» EXERCISE GOAL
Take each line containing the word "scene" and copy it.

» RECORDS FOR THIS EXERCISE
----
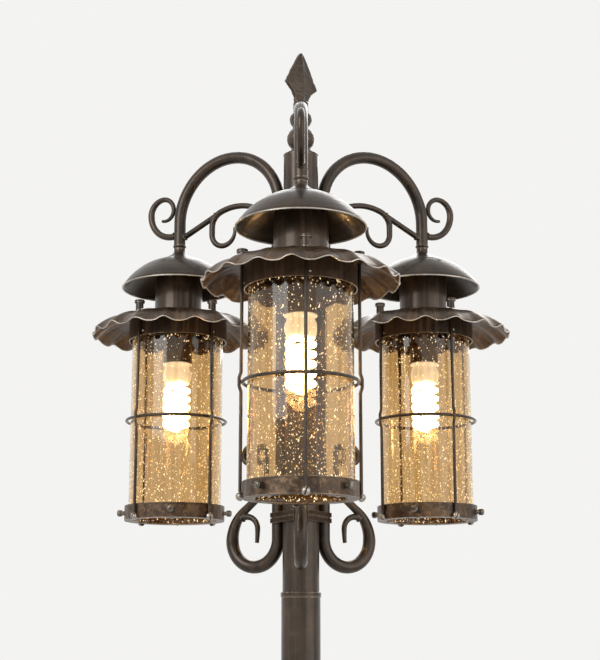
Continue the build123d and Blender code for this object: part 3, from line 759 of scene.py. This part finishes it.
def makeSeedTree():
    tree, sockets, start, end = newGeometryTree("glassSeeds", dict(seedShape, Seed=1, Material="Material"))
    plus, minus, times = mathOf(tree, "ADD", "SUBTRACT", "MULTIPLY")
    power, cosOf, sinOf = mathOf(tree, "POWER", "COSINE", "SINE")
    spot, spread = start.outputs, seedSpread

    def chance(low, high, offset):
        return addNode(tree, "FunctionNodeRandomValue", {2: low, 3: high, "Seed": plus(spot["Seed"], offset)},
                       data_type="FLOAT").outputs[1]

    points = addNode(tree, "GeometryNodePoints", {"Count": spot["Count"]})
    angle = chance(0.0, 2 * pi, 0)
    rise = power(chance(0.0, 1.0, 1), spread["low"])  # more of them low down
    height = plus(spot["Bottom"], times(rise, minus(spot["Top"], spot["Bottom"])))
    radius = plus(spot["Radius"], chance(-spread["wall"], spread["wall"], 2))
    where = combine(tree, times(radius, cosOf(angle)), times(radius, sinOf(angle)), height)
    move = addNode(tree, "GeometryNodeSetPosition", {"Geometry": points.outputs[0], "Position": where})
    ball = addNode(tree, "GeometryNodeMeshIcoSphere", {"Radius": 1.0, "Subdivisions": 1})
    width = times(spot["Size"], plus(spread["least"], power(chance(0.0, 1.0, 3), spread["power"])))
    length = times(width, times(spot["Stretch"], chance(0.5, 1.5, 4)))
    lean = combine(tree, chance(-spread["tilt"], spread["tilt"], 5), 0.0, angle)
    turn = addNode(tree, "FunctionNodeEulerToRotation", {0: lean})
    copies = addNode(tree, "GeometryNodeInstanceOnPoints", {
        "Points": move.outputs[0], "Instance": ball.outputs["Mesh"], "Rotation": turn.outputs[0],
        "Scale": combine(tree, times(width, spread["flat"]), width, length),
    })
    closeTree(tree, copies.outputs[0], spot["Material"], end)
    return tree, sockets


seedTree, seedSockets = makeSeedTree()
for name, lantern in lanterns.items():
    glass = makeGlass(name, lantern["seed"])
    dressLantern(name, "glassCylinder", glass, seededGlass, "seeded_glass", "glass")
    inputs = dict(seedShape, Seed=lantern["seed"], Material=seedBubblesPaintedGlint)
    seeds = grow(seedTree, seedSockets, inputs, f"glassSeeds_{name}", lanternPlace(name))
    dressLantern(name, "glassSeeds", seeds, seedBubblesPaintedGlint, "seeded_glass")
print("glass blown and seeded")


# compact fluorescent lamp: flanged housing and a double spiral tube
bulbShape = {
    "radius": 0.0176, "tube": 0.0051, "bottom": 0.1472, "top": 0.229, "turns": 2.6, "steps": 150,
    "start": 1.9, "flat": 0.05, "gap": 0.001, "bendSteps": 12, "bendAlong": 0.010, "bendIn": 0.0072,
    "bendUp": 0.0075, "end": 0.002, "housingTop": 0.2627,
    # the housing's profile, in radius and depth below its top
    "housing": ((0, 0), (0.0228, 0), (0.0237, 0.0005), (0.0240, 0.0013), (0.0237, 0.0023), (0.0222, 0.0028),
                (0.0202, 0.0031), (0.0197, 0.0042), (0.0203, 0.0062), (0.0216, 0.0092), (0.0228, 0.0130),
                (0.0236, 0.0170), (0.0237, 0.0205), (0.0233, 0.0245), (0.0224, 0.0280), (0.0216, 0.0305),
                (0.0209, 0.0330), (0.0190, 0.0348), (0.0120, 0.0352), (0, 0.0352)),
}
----
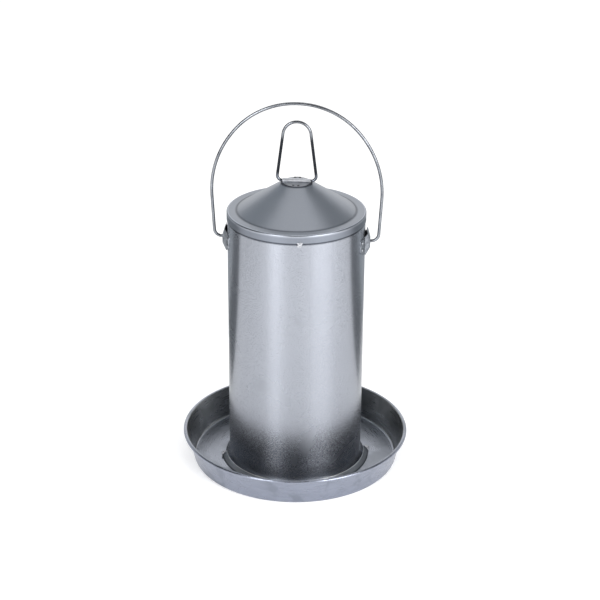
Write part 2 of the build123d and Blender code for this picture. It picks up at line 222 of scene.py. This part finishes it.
----
» EXERCISE ANSWER
Continue the build123d and Blender code for this object: part 3, from line 759 of scene.py. This part finishes it.
Write part 2 of the build123d and Blender code for this picture. It picks up at line 222 of scene.py. This part finishes it.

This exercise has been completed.